Joe: The band I was in more of an alternative rock kind of things—like grunge mixed with Queens of the Stone Age. But I'd always had this acoustic, slower, atmospheric type of stuff I never di anything with. But I don't think I started writing songs like the ones on Buried until about two years ago. I went through some hard times there and the band fell apart. I had to do something and it was the cathartic thing. This is the product of my mindset at the time.

Analogue: How did you meet Roofeeo and move toward making this project?

Joe: A couple years ago, I was going to cut another EP and went out to Joshua Tree and it was an AirBnB type thing in the middle of the desert. The songs themselves I recorded myself and I'm terrible at it. But we tried to do that initially a couple years ago and it just never really turned out. From there it was about trying to find somebody I could work with who could offer something musically as well as technically in terms of mixing, engineering and whatnot. It's the nature of what I'm doing now and the nature of music today. It was a necessity. My manager would throw names out here and there of who would be good to work with. We met with him and it felt good. It was really just an out-of-nowhere kind of thing, which it always seems like it is.

Analogue: I loved the EP when I heard it, but I'm a bit surprised at hearing the rock and roll background that came before it. Which is your musical lane or do you not feel like you have to choose?

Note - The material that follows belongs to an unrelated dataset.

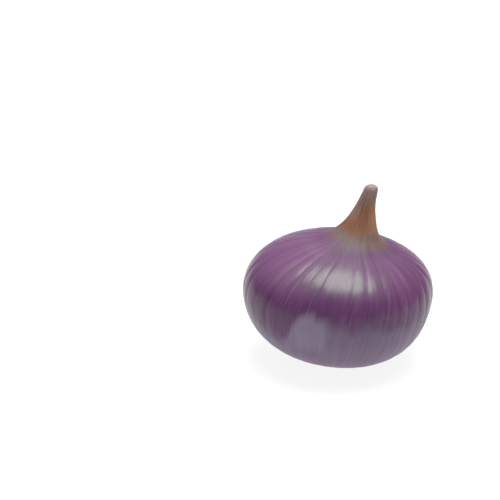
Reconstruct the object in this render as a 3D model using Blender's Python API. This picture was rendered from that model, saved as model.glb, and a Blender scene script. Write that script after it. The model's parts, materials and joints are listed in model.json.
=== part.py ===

Joe: Well, this EP is a representation of more or less what I'm able to do as one person that's just solely set on this project. There's always a desire to have a live band and go that direction but not necessarily back into the rock scene. One thing I've learned by doing this project is that musically I've grown a lot more since then. In the past, I was more set in my ways and saw things as right or wrong—which is a terrible way to look at anything. I've only played in live bands, but you can take the solo artist out of the live band but you can't take the live band out of the solo artist. [Laughs] If anything, I'll try to take a magnifying glass to this project and focus in on the finer points.